Can't help thinking about moving, even though full-time is a couple years away and we will probably rent it out in the interim, so need to make the place inviting.

Question is: what in everyone's experience should you bring from home and what should you leave behind?

Do we leave the big stuff (we will want living furniture from Mexico, but what about beds?) tv's, stereos, appliances? and bring smaller stuff like cookware, dishes, clothing? 

Looking to your experience...

:fingerscrossed:


----------



## conorkilleen (Apr 28, 2010)

everything that we brought with us fit inside or on top of my Ford Escape. We had a 4 bedroom 2500 sq ft house int he US full of furniture and "stuff" we sold or gave most of it away. Tv came, small electronics came,as well as cookware, and of course kids toys and other "can't live without" personal items. I can't tell you what to bring, but I know that we wanted to have some familiar things around us, but the rest was bought here in Mexico as the years edged on. New location, new life. after all, some of our typical american "things" would look out of place in a Mexican home.

......Beds are cheap here even for good quality. Cookware is about the same. Its really up to you if you want to transplant your US house into Mexico or start fresh. We decided to start 90% fresh.


----------



## Greenlady (Feb 8, 2013)

conorkilleen said:


> everything that we brought with us fit inside or on top of my Ford Escape. We had a 4 bedroom 2500 sq ft house int he US full of furniture and "stuff" we sold or gave most of it away. Tv came, small electronics came,as well as cookware, and of course kids toys and other "can't live without" personal items. I can't tell you what to bring, but I know that we wanted to have some familiar things around us, but the rest was bought here in Mexico as the years edged on. New location, new life. after all, some of our typical american "things" would look out of place in a Mexican home.
> 
> ......Beds are cheap here even for good quality. Cookware is about the same. Its really up to you if you want to transplant your US house into Mexico or start fresh. We decided to start 90% fresh.

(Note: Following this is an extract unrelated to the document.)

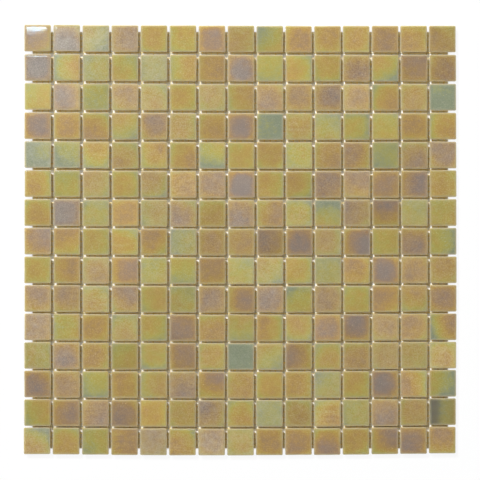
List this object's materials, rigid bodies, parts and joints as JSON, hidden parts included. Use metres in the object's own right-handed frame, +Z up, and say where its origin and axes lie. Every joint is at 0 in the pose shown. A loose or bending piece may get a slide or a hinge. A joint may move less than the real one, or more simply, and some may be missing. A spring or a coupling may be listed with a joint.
{
  "type": "mosaic tile sheet",
  "caption": "Square sheet of small iridescent glass mosaic chips, held with open joints on a glass-fibre mesh, for bonding to a wall or floor.",
  "frame": {"origin": "middle of the sheet, on the underside of its mesh", "axes": "+Z up out of the chip faces, +X along the rows, +Y from the near edge to the far edge, where row 1 is"},
  "size_m": [0.3252, 0.3252, 0.0044],
  "materials": {
    "chip_glass": "opaque golden glass with an iridescent, glossy face",
    "mesh_thread": "off-white glass-fibre roving, sized stiff"
  },
  "bodies": {
    "root": {"tile_row_01": "chip_glass", "tile_row_02": "chip_glass", "tile_row_03": "chip_glass", "tile_row_04": "chip_glass", "tile_row_05": "chip_glass", "tile_row_06": "chip_glass", "tile_row_07": "chip_glass", "tile_row_08": "chip_glass", "tile_row_09": "chip_glass", "tile_row_10": "chip_glass", "tile_row_11": "chip_glass", "tile_row_12": "chip_glass", "tile_row_13": "chip_glass", "tile_row_14": "chip_glass", "tile_row_15": "chip_glass", "mesh_warp_threads": "mesh_thread", "mesh_weft_threads": "mesh_thread"}
  },
  "joints": []
}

Thanks! That's exactly the approach I was leaning toward. Loving to cook, we do have some nice Lagostina and I think my dishes would look well there (save me looking for more and I can add as we go along). Good to know about tv and small electtronics.


----------



## conorkilleen (Apr 28, 2010)

Greenlady said:


> Thanks! That's exactly the approach I was leaning toward. Loving to cook, we do have some nice Lagostina and I think my dishes would look well there (save me looking for more and I can add as we go along). Good to know about tv and small electtronics.


I didnt even want to mention not bringing the cookware to my wife. She would have made me leave a few things behind before she left her "tools". Good quality cookware here in Mexico is easy to find, but most, I assume you as well, have an attachment to their cookware as my wife has with hers.

We had a garage sale a month before we moved and we made a few bucks that we were able to make some purchases here in Mexico. It was liberating.


----------



## chicois8 (Aug 8, 2009)

Where I live the local termites love imported wood items.......


----------



## RVGRINGO (May 16, 2007)

Bring no more than you can carry in your vehicle when you drive down. Beyond that, it gets complicated. No need to bring a TV, etc.


----------



## Longford (May 25, 2012)

RVGRINGO said:


> Bring no more than you can carry in your vehicle when you drive down. Beyond that, it gets complicated. No need to bring a TV, etc.


What he said, above.


----------



## maesonna (Jun 10, 2008)

In the category of kitchen appliances, I would bring the food processor if you have one. Here there are only low-end ones that are cheap in both price and quality, and high-end ones costing about twice as much in the U.S. No mid-range, decent and decently priced ones that I could find.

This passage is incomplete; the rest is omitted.